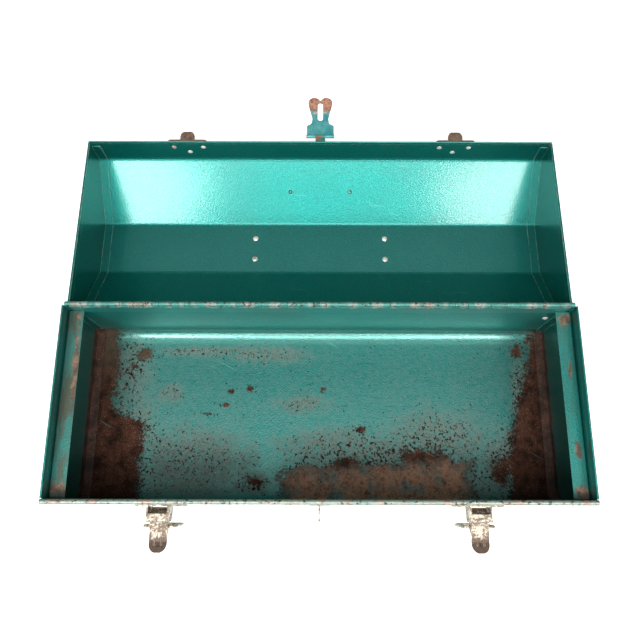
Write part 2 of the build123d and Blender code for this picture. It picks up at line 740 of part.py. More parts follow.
save(padlock_staple, "padlock_staple")

with BuildPart() as stay_rivet:
    add_rivet(stay_plane, BODY_SHEET, head=3.2, head_height=1.8)
save(stay_rivet, "stay_rivet")

# ================================================================ handle
arch = HANDLE_WIRE + 0.08
BRACKET = 1.5
for side, sign in SIDES.items():
    with BuildPart() as handle_bracket:
        with BuildSketch(LID_SECTION.offset(sign * HANDLE_X)):
            pivot_w = TOP - HANDLE_RISE
            with Locations((handle_u, TOP - BRACKET / 2)):
                Rectangle(34, BRACKET)
            with Locations((handle_u, TOP - HANDLE_RISE / 2)):
                Rectangle(2 * (arch + BRACKET), HANDLE_RISE)
            with Locations((handle_u, pivot_w)):
                Circle(arch + BRACKET)
                Circle(arch, mode=Mode.SUBTRACT)
            with Locations((handle_u, TOP - HANDLE_RISE / 2)):
                Rectangle(2 * arch, HANDLE_RISE, mode=Mode.SUBTRACT)
            with Locations((handle_u, TOP + arch)):
                Rectangle(4 * arch, 2 * arch, mode=Mode.SUBTRACT)
        extrude(amount=8, both=True)
        for place in handle_spots[side]:
            cut_rivet_hole(spot(TOP_PLANE, *place), BRACKET * 2)
    save(handle_bracket, f"handle_bracket_{side}")

    with BuildPart() as handle_rivets:
        for place in handle_spots[side]:
            seat = spot(TOP_PLANE.offset(BRACKET), *place)
            add_rivet(seat, BRACKET + LID_SHEET, head=4.0, head_height=2.0)
    save(handle_rivets, f"handle_rivets_{side}")

handle_pivot = HINGE + U * handle_u + W * (TOP - HANDLE_RISE)
droop = asin((handle_pivot.Z - GRIP_RADIUS - 0.2) / HANDLE_DEPTH)    # grip just off the floor
bail_plane = Plane(origin=handle_pivot, x_dir=X, z_dir=(0, sin(droop), cos(droop)))
BAIL_HALF = 61.0
with BuildPart() as handle_bail:
    with BuildLine(bail_plane) as route:
        FilletPolyline(
            (HANDLE_X + 10, 0),
            (BAIL_HALF, 0),
            (BAIL_HALF, HANDLE_DEPTH),
            (-BAIL_HALF, HANDLE_DEPTH),
            (-BAIL_HALF, 0),
            (-HANDLE_X - 10, 0),
            radius=(5.0, 12.0, 12.0, 5.0),
        )
    with BuildSketch(Plane(origin=route.line @ 0, z_dir=route.line % 0)):
        Circle(HANDLE_WIRE)
    sweep()
save(handle_bail, "handle_bail")

# Grip: a hollow barrel, fattest in the middle.
GRIP_HALF = 46.0
with BuildPart() as handle_grip:
    with BuildSketch(bail_plane):
        with BuildLine():
            bore = HANDLE_DEPTH + HANDLE_WIRE + RUNNING_FIT
            grip_end = HANDLE_DEPTH + GRIP_RADIUS * 0.8
            Polyline(
                (-GRIP_HALF, grip_end),
                (-GRIP_HALF, bore),
                (GRIP_HALF, bore),
                (GRIP_HALF, grip_end),
            )
            ThreePointArc(
                (GRIP_HALF, grip_end),
                (0, HANDLE_DEPTH + GRIP_RADIUS),
                (-GRIP_HALF, grip_end),
            )
        make_face()
    grip_centre = bail_plane.from_local_coords((0, HANDLE_DEPTH, 0))
    revolve(axis=Axis(grip_centre, X))
save(handle_grip, "handle_grip")

print("handle pivot", handle_pivot, "droop", round(degrees(droop), 3))
print("hasp pivot", hasp_pivot)
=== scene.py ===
from math import radians

import bpy
from mathutils import Matrix, Vector


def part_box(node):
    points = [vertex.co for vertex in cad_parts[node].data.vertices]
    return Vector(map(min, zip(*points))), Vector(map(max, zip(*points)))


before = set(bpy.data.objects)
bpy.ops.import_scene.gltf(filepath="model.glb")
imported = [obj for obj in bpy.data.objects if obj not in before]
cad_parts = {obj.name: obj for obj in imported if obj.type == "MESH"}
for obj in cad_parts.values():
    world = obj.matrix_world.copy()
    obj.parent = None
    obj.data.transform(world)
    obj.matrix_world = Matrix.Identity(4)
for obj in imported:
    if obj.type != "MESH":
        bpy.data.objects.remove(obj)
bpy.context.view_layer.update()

MM = 0.001

# ---------------------------------------------------------------- driving places
shell_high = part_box("body_shell")[1]
HALF_LENGTH, HALF_WIDTH, RIM_Z = shell_high
FLOOR_BEND = 11.5 * MM                  # outside radius of the floor's long bends
REAR_BEND = HALF_WIDTH - FLOOR_BEND     # where the floor starts to turn up into the rear wall
LEAF_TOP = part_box("hinge_pin")[0].z - 3 * MM    # the hinge's leaves lie below its barrels
KNUCKLES_A_METRE = 79                   # along the hinge

# ---------------------------------------------------------------- colours, linear RGB
TEAL = (0.001, 0.240, 0.206)
TEAL_DEEP = (0.001, 0.135, 0.118)
TEAL_PALE = (0.13, 0.40, 0.34)
GREY_FILM = (0.14, 0.21, 0.19)
OLIVE = (0.10, 0.10, 0.07)
RUST_DARK = (0.018, 0.008, 0.005)
RUST_BROWN = (0.076, 0.030, 0.019)
RUST_TAN = (0.36, 0.20, 0.13)
RUST_PINK = (0.36, 0.20, 0.15)
CREAM = (0.56, 0.50, 0.40)
PRIMER = (0.32, 0.35, 0.30)
GRIME_GREEN = (0.06, 0.10, 0.08)
GRIME_BROWN = (0.07, 0.06, 0.038)
STEEL_WORN = (0.44, 0.38, 0.31)
STEEL_DULL = (0.19, 0.14, 0.10)
STEEL_BROWN = (0.12, 0.070, 0.045)
RIVET_BRIGHT = (0.86, 0.84, 0.78)
RIVET_DULL = (0.62, 0.57, 0.48)
CATCH_TAN = (0.34, 0.24, 0.17)
CATCH_DARK = (0.07, 0.04, 0.028)
BRASS = (0.56, 0.42, 0.20)
BRASS_DULL = (0.33, 0.24, 0.12)
HASP_TEAL = (0.035, 0.26, 0.27)
HASP_PALE = (0.11, 0.38, 0.38)
LOBE_PINK = (0.62, 0.31, 0.21)
LOBE_BROWN = (0.46, 0.22, 0.15)
KNUCKLE_GREY = (0.24, 0.31, 0.27)
KNUCKLE_TEAL = (0.06, 0.25, 0.21)
LEDGE_TAN = (0.24, 0.14, 0.085)
GRIP_BLACK = (0.012, 0.013, 0.014)
GRIP_DUST = (0.06, 0.055, 0.05)
FLOOR_PALE = (0.90, 0.90, 0.90)
FLOOR_PALER = (0.93, 0.93, 0.93)


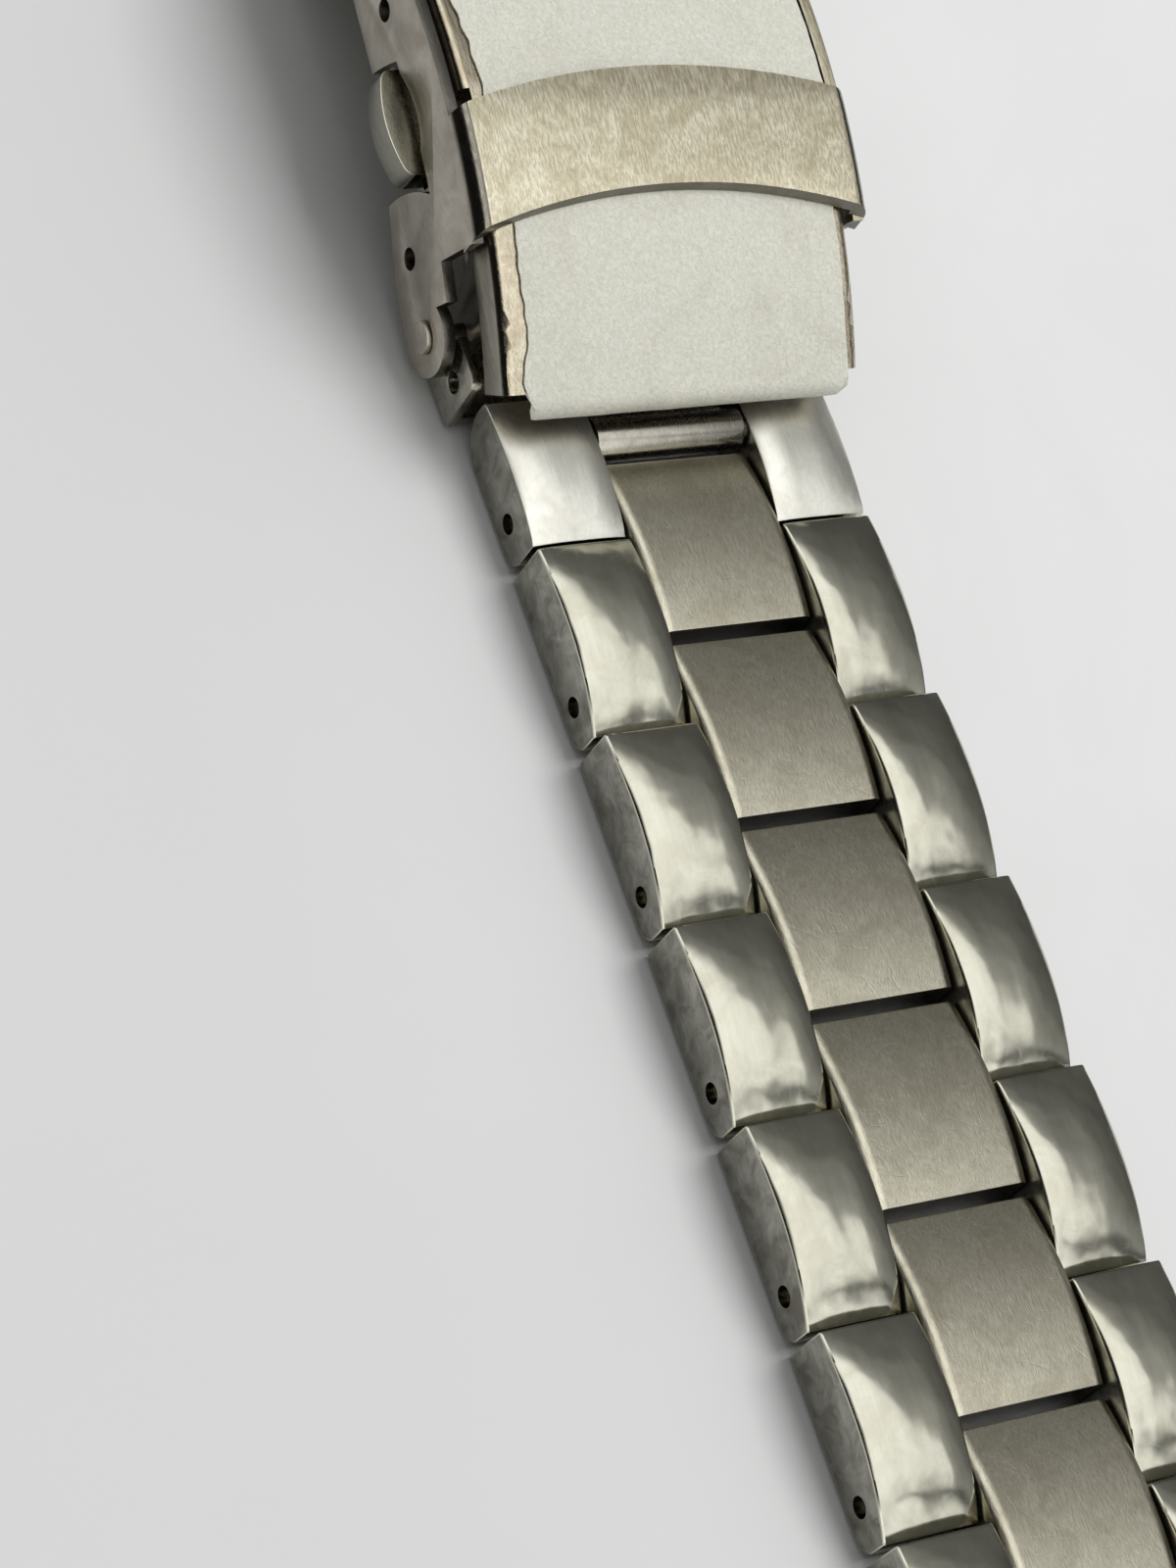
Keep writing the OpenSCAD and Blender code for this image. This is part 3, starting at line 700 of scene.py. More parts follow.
def softened_mesh(node: bpy.types.Object, name: str, radius: float) -> bpy.types.Mesh:
    """Copy a CAD node's mesh with its sharp edges broken.

    Args:
        node: the node's object.
        name: the new mesh's name.
        radius: how far each edge is broken, in mm.

    Returns:
        The new mesh.
    """
    shape = bmesh.new()
    shape.from_mesh(node.data)
    bmesh.ops.remove_doubles(shape, verts=shape.verts, dist=MERGE_REACH * MM)
    bmesh.ops.dissolve_limit(shape, angle_limit=math.radians(FLAT_ANGLE), verts=shape.verts,
                             edges=shape.edges)
    break_edges(shape, radius, SHARP_ANGLE)
    mesh = plain_mesh(name, shape)
    mesh.materials.clear()
    shade(mesh)
    return mesh


@dataclass
class Frame:
    """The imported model, with short ways to its nodes, joints and bodies."""

    data: dict

    def node(self, name: str) -> bpy.types.Object:
        """Give a CAD node's object by its name."""
        return self.data["nodes"][name]

    def hinge_x(self, joint: str) -> float:
        """Give a hinge's X along the bracelet, in metres, by its joint's name."""
        return next(j["pos_m"][0] for j in self.data["joints"] if j["name"] == joint)

    def body_of(self, node: str) -> str:
        """Give the body that a node rides on."""
        bodies = self.data["record"]["behaviour"]["bodies"]
        return next(b for b, members in bodies.items() if node in members)

    def seat(self, piece: bpy.types.Object, node: str) -> bpy.types.Object:
        """Let a piece stand for a node: it rides on its body, and the node is hidden.

        Args:
            piece: the finished piece.
            node: the node.

        Returns:
            The piece.
        """
        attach(piece, self.body_of(node))
        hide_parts(node)
        LOG.info("%s stands for %s", piece.name, node)
        return piece


@dataclass
class LinkPlacer:
    """Geometry Nodes tree that sets a link piece at its hinge and gives it its finish."""

    tree: bpy.types.NodeTree = field(init=False)
    sockets: dict[str, str] = field(init=False, default_factory=dict)

    def __post_init__(self) -> None:
        """Build the tree."""
        tree = bpy.data.node_groups.new("link placer", "GeometryNodeTree")
        wanted = (("Link piece", "NodeSocketObject"), ("Hinge place", "NodeSocketFloat"),
                  ("Half turns", "NodeSocketFloat"), ("Finish", "NodeSocketMaterial"))
        for name, kind in wanted:
            self.sockets[name] = tree.interface.new_socket(name, in_out="INPUT", socket_type=kind).identifier
        tree.interface.new_socket("Geometry", in_out="OUTPUT", socket_type="NodeSocketGeometry")
        graph = Graph(tree)
        given, out = graph.add("NodeGroupInput").outputs, graph.add("NodeGroupOutput")
        source = graph.add("GeometryNodeObjectInfo", {"Object": given["Link piece"], "As Instance": True},
                           transform_space="ORIGINAL")
        hinge = graph.add("ShaderNodeCombineXYZ", {"X": given["Hinge place"]})
        turn = graph.add("ShaderNodeCombineXYZ", {"Z": graph.math("MULTIPLY", given["Half turns"], math.pi)})
        points = graph.add("GeometryNodePoints", {"Position": hinge.outputs[0]})
        copies = graph.add("GeometryNodeInstanceOnPoints", {"Points": points.outputs[0],
                                                            "Instance": source.outputs["Geometry"],
                                                            "Rotation": turn.outputs[0]})
        real = graph.add("GeometryNodeRealizeInstances", {0: copies.outputs[0]})
        dressed = graph.add("GeometryNodeSetMaterial", {"Geometry": real.outputs[0],
                                                        "Material": given["Finish"]})
        graph.join(dressed.outputs[0], out.inputs["Geometry"])
        self.tree = tree

    def place(self, name: str, source: bpy.types.Object, hinge: float, strap: Strap,
              finish: bpy.types.Material) -> bpy.types.Object:
        """Make one link piece.

        Args:
            name: the new piece's name.
            source: the piece with its hinge at the origin.
            hinge: the hinge's X, in metres.
            strap: the link's strap. The back strap's links are turned round.
            finish: its material.

        Returns:
            The piece as a plain mesh.
        """
        piece = put_in_scene(name, bpy.data.meshes.new(name))
        step = piece.modifiers.new("placed", "NODES")
        step.node_group = self.tree
        step[self.sockets["Link piece"]] = source
        step[self.sockets["Hinge place"]] = hinge
        step[self.sockets["Half turns"]] = 1.0 if strap is Strap.BACK else 0.0
        step[self.sockets["Finish"]] = finish
        return baked(piece)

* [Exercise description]
Extract, word for word, the line containing "# Grip: a hollow", the line containing "bpy.data.objects.remove(obj)", and every line between them.

* [Output of the exercise]
# Grip: a hollow barrel, fattest in the middle.
GRIP_HALF = 46.0
with BuildPart() as handle_grip:
    with BuildSketch(bail_plane):
        with BuildLine():
            bore = HANDLE_DEPTH + HANDLE_WIRE + RUNNING_FIT
            grip_end = HANDLE_DEPTH + GRIP_RADIUS * 0.8
            Polyline(
                (-GRIP_HALF, grip_end),
                (-GRIP_HALF, bore),
                (GRIP_HALF, bore),
                (GRIP_HALF, grip_end),
            )
            ThreePointArc(
                (GRIP_HALF, grip_end),
                (0, HANDLE_DEPTH + GRIP_RADIUS),
                (-GRIP_HALF, grip_end),
            )
        make_face()
    grip_centre = bail_plane.from_local_coords((0, HANDLE_DEPTH, 0))
    revolve(axis=Axis(grip_centre, X))
save(handle_grip, "handle_grip")

print("handle pivot", handle_pivot, "droop", round(degrees(droop), 3))
print("hasp pivot", hasp_pivot)
=== scene.py ===
from math import radians

import bpy
from mathutils import Matrix, Vector


def part_box(node):
    points = [vertex.co for vertex in cad_parts[node].data.vertices]
    return Vector(map(min, zip(*points))), Vector(map(max, zip(*points)))


before = set(bpy.data.objects)
bpy.ops.import_scene.gltf(filepath="model.glb")
imported = [obj for obj in bpy.data.objects if obj not in before]
cad_parts = {obj.name: obj for obj in imported if obj.type == "MESH"}
for obj in cad_parts.values():
    world = obj.matrix_world.copy()
    obj.parent = None
    obj.data.transform(world)
    obj.matrix_world = Matrix.Identity(4)
for obj in imported:
    if obj.type != "MESH":
        bpy.data.objects.remove(obj)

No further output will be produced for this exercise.